Hmm… apt-get purge incus, which did remove /var/lib/incus properly (thanks for that, great-working .deb package in fact!) didn’t seem to help. I re-ran incus admin init as non-root after reinstalling Incus, but getting the same error still. :thinking:

Continuing the monologue with myself :grin:, but incus project switch default seemed to have helped. :tada: Is this a minor glitch that should be documented somewhere, perhaps it already is?

I get the feeling that this was some local state that persisted for some reason.
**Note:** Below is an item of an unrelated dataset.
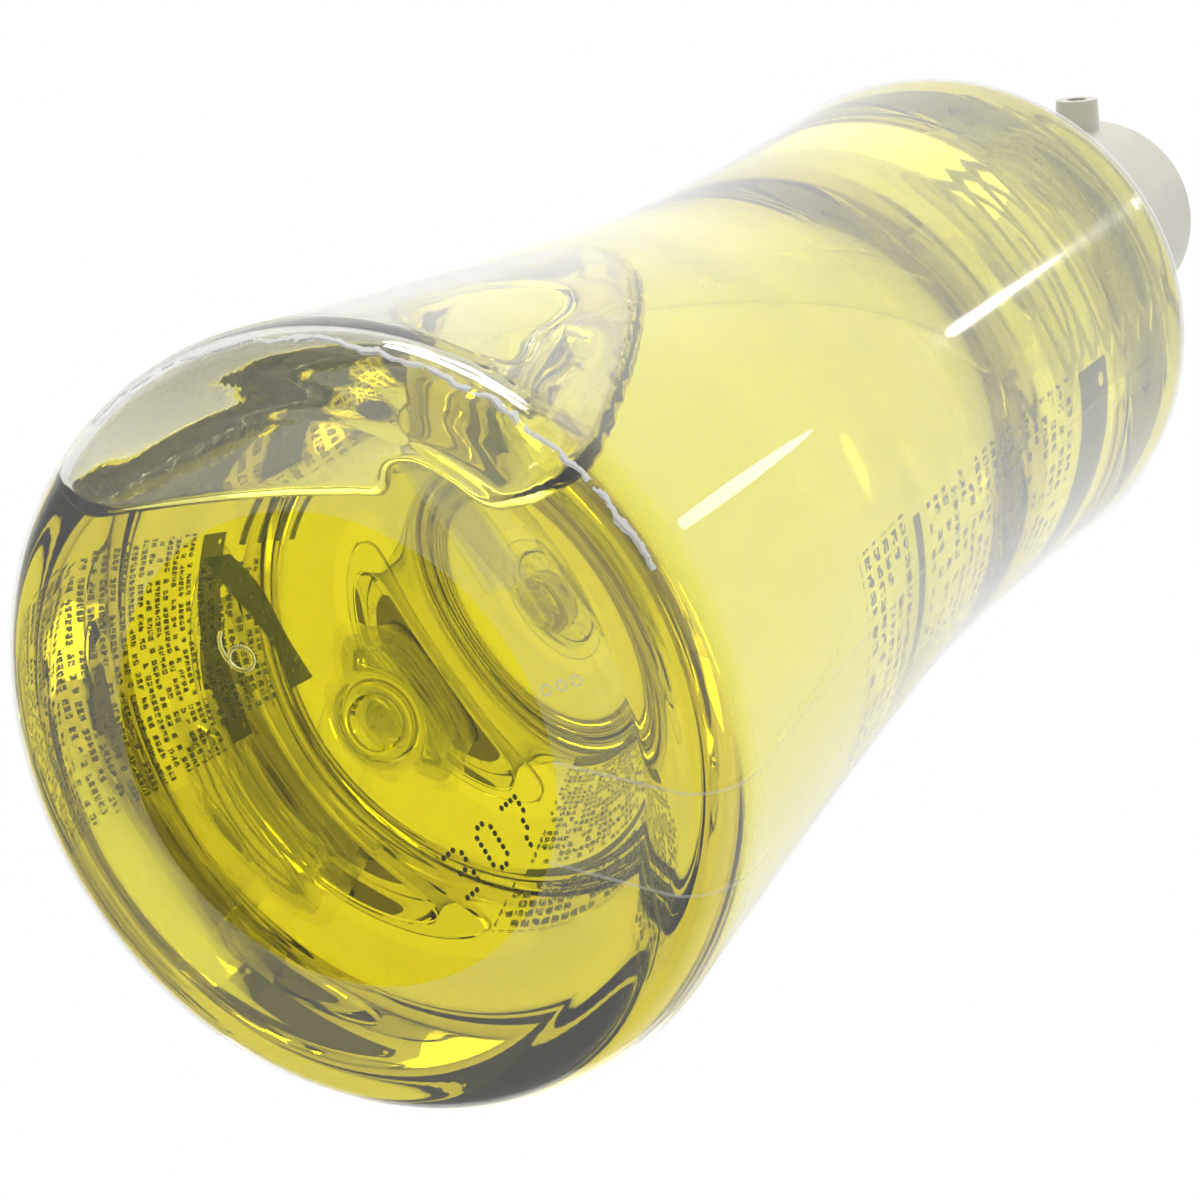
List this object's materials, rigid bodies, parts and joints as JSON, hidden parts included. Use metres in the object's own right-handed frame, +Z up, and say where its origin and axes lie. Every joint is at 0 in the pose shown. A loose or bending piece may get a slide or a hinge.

Now after playing around and again reinstalling Incus, it seems to properly set the default project as current, as expected… :slightly_smiling_face:

For reference: the original problem with “the requested storage pool” was because both LXD and Incus were running on ZFS, and both presumed that they could use default as the name of the storage pool.

We ran into the same error on another server, and a colleague (@slovdahl, thank you :slightly_smiling_face:) helped me figure it out. :point_down: Posting it here in case it is useful to someone else.

hibox@some-server:~$ zfs list
NAME                                                                              USED  AVAIL     REFER  MOUNTPOINT
default                                                                          39.6G  44.2G       24K  legacy

The “solution” in this case was to use btrfs instead of ZFS as the storage backend, but it would also have been possible to just select a different name of the pool than default. However, moving to btrfs was preferable for us.